Task statement -> Scan the records below for the line containing "const figurine = new" and the line containing "if empty is". Copy both, plus every line between, exactly.

===== Recorded information

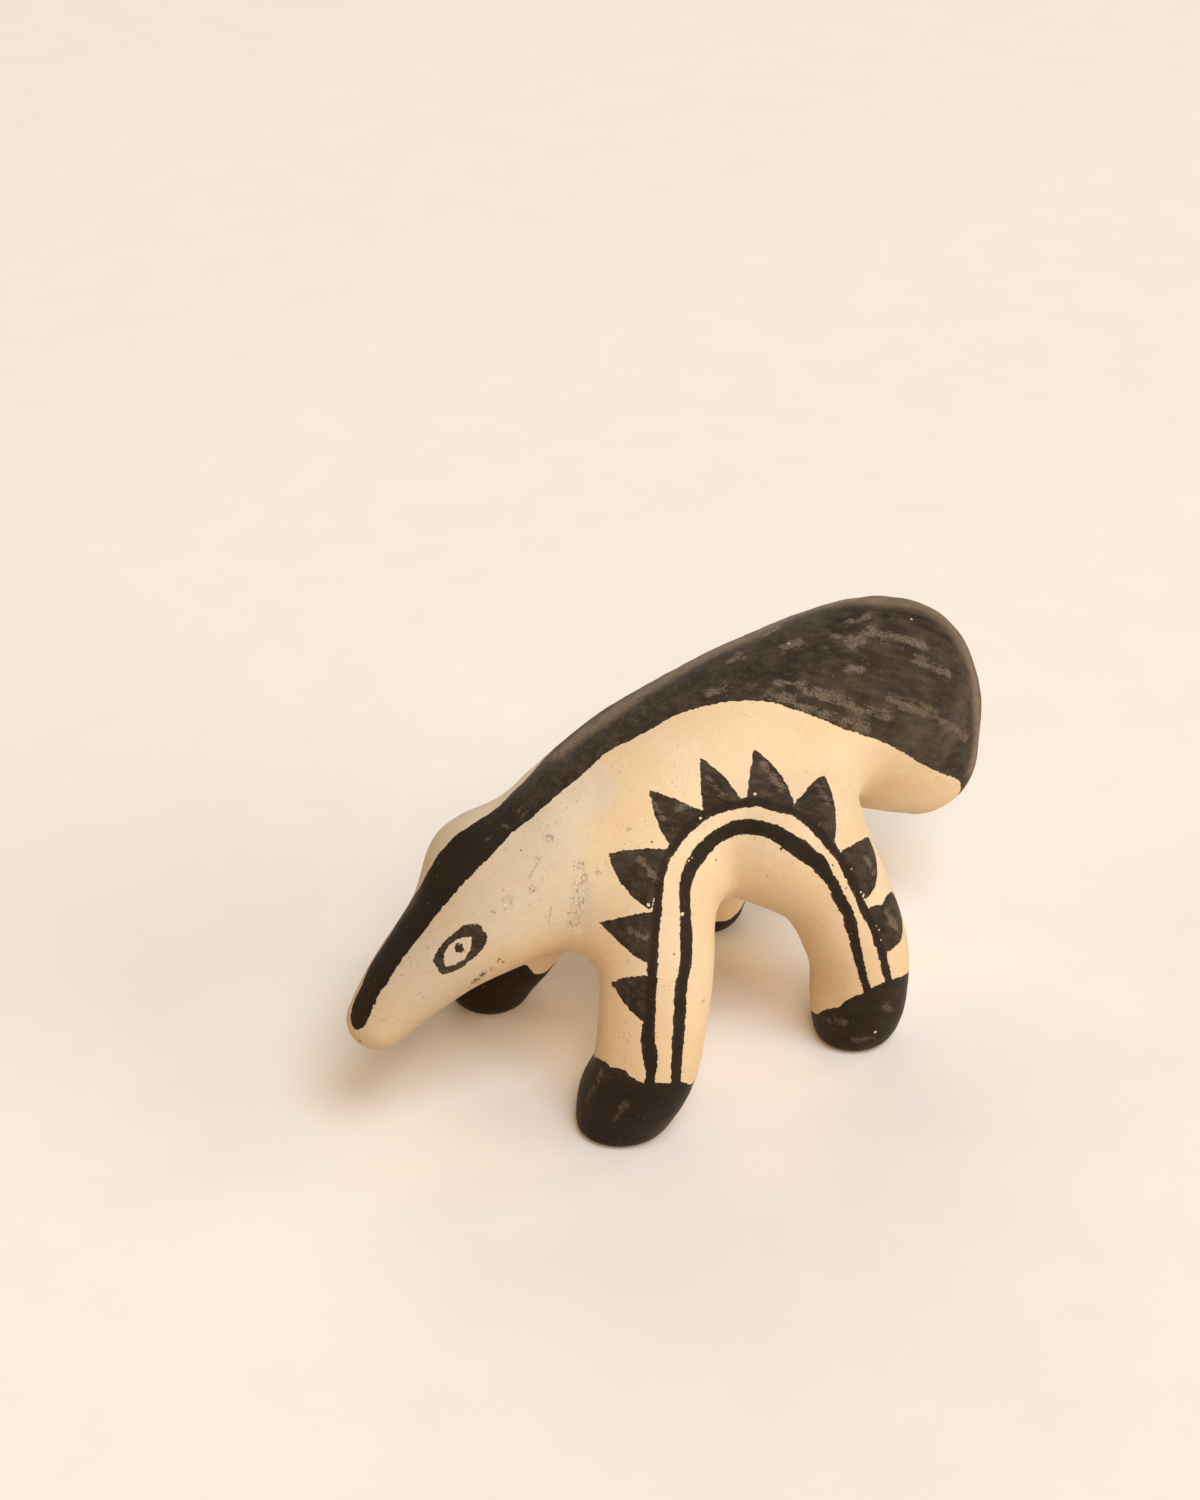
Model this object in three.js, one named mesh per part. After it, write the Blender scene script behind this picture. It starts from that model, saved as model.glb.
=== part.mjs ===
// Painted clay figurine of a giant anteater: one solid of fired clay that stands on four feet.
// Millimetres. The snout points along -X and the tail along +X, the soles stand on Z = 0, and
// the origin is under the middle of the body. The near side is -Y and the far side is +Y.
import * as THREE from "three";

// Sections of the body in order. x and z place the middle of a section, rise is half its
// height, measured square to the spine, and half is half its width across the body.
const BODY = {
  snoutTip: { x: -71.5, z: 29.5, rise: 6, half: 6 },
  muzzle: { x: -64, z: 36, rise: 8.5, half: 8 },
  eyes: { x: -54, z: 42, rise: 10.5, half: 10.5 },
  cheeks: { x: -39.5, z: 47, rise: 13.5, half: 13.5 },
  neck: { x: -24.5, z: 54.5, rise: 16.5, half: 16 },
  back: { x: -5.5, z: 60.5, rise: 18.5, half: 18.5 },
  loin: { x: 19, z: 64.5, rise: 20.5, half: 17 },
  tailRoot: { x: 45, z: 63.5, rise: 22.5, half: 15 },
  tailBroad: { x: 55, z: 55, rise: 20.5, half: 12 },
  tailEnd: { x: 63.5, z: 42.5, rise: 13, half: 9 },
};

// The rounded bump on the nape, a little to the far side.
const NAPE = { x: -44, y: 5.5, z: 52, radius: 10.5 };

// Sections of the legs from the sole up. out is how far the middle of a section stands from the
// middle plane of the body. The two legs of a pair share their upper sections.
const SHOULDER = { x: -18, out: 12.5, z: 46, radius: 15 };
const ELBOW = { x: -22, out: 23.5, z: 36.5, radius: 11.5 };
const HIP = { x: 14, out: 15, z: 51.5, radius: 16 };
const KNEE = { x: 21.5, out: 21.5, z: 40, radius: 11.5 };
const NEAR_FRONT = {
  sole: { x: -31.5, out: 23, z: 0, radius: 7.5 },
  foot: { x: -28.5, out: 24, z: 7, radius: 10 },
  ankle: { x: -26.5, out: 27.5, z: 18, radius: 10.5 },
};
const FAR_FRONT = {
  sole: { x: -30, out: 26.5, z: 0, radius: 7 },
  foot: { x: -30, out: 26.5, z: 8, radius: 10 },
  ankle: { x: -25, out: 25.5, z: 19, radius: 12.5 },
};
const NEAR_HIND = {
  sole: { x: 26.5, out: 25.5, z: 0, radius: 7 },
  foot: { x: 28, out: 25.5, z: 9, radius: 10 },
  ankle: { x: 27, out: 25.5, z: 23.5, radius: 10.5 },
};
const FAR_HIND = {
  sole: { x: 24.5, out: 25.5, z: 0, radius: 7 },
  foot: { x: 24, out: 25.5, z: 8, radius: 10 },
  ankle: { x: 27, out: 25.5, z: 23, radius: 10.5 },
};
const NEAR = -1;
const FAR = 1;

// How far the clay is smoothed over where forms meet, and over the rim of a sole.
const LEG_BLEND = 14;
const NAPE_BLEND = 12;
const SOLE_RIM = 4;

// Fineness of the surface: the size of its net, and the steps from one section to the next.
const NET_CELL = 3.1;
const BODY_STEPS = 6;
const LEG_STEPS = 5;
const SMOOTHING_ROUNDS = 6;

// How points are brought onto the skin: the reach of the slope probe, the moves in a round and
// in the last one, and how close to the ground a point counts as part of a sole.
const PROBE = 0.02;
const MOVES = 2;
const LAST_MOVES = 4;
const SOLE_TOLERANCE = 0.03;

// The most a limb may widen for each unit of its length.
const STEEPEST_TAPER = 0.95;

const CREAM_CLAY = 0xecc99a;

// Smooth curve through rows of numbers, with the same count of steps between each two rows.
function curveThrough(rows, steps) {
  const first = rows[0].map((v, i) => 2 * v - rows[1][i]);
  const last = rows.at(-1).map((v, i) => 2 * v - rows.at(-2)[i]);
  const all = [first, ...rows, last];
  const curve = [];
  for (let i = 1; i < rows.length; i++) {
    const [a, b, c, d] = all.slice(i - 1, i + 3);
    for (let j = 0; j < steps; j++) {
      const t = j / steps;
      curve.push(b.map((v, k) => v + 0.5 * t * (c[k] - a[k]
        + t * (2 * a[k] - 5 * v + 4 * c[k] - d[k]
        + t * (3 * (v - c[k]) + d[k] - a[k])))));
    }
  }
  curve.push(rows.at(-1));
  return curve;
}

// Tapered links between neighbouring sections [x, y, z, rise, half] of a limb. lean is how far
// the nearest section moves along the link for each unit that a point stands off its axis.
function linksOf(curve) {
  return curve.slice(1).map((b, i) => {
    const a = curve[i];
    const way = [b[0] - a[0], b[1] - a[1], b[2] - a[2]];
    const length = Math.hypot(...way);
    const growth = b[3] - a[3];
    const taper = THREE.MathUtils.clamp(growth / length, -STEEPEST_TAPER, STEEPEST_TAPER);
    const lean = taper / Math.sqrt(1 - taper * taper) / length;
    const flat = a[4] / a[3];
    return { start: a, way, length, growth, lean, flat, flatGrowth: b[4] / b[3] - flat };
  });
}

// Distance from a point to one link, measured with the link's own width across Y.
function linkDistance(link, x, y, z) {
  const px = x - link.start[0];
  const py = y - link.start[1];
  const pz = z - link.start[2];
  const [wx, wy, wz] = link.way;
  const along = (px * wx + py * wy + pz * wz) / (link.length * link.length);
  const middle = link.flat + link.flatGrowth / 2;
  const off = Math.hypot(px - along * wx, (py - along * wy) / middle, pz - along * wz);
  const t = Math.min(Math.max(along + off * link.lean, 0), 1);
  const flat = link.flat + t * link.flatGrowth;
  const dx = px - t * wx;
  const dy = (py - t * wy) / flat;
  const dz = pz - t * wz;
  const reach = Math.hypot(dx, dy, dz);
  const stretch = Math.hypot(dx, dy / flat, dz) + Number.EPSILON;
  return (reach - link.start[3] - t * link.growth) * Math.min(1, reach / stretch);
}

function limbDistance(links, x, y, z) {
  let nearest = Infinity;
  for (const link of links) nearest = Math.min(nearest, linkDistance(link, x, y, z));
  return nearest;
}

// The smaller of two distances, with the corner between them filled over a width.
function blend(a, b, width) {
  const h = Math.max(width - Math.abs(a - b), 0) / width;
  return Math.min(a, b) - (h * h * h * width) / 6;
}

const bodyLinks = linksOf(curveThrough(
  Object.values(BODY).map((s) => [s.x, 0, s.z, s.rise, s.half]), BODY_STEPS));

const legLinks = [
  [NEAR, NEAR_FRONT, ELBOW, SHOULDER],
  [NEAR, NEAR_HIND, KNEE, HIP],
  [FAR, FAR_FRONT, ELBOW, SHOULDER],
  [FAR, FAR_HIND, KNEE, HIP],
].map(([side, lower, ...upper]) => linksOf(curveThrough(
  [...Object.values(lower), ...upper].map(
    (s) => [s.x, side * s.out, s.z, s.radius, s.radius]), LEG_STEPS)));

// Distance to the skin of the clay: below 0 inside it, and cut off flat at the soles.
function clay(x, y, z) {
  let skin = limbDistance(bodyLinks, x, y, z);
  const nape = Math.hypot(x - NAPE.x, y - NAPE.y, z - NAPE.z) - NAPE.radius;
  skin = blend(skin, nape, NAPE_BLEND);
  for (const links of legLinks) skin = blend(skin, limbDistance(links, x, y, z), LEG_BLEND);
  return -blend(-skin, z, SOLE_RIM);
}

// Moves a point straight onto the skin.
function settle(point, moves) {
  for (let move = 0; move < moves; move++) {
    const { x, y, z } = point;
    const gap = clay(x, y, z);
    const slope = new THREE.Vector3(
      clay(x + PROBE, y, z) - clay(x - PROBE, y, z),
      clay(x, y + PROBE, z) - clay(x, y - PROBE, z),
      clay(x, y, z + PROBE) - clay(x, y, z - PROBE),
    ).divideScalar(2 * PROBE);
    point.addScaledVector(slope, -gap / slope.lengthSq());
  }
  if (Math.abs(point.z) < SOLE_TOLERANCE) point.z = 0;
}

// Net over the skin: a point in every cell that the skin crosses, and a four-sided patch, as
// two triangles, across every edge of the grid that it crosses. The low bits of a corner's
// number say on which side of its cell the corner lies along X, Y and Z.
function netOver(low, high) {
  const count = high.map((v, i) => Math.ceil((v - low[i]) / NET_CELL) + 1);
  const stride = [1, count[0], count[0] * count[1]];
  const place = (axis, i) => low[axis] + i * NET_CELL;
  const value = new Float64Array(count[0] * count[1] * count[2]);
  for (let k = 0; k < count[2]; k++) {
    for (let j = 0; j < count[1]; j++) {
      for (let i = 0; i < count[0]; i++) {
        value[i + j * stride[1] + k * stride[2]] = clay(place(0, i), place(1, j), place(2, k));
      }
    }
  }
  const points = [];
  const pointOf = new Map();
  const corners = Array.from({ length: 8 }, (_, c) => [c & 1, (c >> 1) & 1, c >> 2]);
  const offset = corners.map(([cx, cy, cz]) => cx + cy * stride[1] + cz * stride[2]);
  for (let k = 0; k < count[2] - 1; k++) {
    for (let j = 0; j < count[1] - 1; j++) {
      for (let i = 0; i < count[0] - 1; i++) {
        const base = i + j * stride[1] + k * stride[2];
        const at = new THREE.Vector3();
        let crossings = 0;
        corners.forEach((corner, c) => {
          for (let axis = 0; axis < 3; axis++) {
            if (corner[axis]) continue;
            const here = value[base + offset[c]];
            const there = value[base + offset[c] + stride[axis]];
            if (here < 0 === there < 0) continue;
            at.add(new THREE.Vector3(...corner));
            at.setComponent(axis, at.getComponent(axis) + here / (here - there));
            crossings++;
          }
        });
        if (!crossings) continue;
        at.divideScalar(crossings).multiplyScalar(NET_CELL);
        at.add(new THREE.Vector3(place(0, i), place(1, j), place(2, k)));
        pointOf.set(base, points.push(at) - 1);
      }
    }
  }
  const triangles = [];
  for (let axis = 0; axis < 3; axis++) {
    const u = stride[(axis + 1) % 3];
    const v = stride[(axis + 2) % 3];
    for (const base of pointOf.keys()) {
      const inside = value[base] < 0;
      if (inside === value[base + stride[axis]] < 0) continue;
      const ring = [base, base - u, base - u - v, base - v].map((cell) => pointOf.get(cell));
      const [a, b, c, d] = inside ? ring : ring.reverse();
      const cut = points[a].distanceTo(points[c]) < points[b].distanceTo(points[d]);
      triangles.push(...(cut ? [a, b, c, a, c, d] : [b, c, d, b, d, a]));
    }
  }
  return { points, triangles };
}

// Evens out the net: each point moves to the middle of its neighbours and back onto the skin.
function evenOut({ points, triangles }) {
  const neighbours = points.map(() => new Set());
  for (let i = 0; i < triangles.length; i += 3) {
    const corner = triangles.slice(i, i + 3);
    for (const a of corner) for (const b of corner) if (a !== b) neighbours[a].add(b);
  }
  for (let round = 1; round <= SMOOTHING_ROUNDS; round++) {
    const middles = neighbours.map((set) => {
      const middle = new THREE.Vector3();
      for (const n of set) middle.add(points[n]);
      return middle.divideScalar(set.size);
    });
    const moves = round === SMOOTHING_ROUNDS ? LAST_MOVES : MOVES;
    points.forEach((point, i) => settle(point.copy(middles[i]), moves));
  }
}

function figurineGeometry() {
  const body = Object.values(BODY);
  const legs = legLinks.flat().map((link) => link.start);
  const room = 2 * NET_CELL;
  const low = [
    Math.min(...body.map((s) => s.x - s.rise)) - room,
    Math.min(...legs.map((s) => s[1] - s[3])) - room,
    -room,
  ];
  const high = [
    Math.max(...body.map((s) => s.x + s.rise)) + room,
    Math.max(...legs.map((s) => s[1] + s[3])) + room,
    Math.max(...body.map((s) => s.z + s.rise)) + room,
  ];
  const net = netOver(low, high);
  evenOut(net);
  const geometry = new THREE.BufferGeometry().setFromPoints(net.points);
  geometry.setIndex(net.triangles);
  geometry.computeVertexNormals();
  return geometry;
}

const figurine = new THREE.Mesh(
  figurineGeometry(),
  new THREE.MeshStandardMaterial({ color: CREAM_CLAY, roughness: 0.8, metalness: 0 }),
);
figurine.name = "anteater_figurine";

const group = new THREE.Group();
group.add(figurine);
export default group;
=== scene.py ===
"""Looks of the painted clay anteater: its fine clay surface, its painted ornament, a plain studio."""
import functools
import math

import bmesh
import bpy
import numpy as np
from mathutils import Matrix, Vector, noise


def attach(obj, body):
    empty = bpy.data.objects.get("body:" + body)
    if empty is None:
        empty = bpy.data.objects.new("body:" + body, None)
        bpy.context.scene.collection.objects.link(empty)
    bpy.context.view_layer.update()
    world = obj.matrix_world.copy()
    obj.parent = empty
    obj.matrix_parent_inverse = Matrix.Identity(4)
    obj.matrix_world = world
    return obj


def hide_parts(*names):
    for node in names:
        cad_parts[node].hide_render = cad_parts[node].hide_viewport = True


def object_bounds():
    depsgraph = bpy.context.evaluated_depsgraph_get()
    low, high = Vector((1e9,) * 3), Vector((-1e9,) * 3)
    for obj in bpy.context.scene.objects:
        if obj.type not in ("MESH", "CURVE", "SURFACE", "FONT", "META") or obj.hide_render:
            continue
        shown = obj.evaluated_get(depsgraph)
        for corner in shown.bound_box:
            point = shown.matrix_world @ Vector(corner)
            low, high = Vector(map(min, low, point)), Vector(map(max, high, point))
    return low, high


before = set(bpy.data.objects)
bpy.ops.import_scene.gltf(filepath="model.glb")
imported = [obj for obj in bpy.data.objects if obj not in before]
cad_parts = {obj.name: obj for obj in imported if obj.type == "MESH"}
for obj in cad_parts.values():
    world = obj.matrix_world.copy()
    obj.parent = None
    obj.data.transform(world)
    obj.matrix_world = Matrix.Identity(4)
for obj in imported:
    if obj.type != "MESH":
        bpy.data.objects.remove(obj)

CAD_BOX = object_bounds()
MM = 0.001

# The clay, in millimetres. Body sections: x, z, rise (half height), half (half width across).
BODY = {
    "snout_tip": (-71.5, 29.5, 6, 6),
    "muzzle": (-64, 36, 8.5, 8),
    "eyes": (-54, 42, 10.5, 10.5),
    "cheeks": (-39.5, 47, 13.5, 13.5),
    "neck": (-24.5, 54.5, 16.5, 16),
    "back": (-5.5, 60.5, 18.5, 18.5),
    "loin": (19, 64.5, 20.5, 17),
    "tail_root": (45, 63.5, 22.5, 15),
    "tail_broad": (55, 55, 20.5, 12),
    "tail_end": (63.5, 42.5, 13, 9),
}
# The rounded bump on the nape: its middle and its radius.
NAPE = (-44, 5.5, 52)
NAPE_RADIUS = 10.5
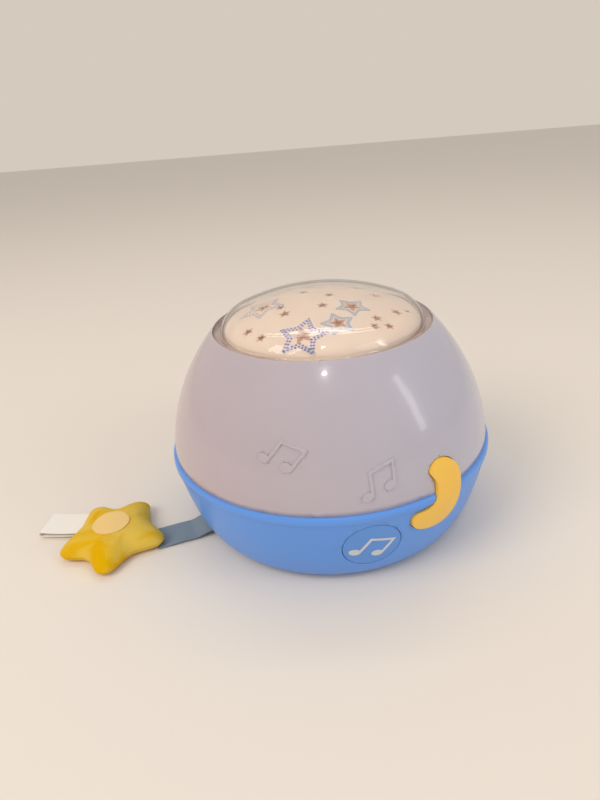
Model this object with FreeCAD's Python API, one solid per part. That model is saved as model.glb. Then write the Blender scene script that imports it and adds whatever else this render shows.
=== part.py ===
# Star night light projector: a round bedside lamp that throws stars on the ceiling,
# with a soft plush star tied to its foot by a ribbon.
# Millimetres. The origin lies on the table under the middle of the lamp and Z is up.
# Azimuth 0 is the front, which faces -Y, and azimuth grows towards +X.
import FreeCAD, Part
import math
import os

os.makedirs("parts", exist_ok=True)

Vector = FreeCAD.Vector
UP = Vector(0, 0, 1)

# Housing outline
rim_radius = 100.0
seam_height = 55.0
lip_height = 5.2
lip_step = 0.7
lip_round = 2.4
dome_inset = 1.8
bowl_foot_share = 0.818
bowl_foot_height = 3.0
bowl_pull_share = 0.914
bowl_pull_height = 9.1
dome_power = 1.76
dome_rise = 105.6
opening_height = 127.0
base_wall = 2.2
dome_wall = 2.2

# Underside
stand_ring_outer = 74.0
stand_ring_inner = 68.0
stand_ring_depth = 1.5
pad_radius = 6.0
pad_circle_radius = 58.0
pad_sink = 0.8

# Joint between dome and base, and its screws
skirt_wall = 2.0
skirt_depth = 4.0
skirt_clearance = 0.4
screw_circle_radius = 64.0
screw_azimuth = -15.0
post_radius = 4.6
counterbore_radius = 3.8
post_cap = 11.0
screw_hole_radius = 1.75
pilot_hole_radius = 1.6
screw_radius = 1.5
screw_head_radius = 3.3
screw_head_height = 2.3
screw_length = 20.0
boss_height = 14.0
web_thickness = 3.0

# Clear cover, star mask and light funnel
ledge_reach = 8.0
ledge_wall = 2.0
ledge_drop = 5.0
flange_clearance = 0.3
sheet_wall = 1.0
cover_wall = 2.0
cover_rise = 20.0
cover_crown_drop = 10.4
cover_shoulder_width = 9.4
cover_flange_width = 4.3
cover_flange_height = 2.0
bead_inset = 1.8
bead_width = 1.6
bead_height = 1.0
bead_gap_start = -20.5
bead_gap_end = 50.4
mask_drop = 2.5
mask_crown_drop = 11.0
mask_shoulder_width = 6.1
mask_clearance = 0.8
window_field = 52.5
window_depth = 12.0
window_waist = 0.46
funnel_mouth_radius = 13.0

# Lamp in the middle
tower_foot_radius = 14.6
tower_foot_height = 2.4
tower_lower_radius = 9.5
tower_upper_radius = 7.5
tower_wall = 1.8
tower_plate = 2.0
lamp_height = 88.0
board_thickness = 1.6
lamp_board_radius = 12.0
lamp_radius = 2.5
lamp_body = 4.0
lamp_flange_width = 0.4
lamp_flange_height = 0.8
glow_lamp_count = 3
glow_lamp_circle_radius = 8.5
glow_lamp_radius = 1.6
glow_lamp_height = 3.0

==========

Answer to the exercise ->
const figurine = new THREE.Mesh(
  figurineGeometry(),
  new THREE.MeshStandardMaterial({ color: CREAM_CLAY, roughness: 0.8, metalness: 0 }),
);
figurine.name = "anteater_figurine";

const group = new THREE.Group();
group.add(figurine);
export default group;
=== scene.py ===
"""Looks of the painted clay anteater: its fine clay surface, its painted ornament, a plain studio."""
import functools
import math

import bmesh
import bpy
import numpy as np
from mathutils import Matrix, Vector, noise


def attach(obj, body):
    empty = bpy.data.objects.get("body:" + body)
    if empty is None:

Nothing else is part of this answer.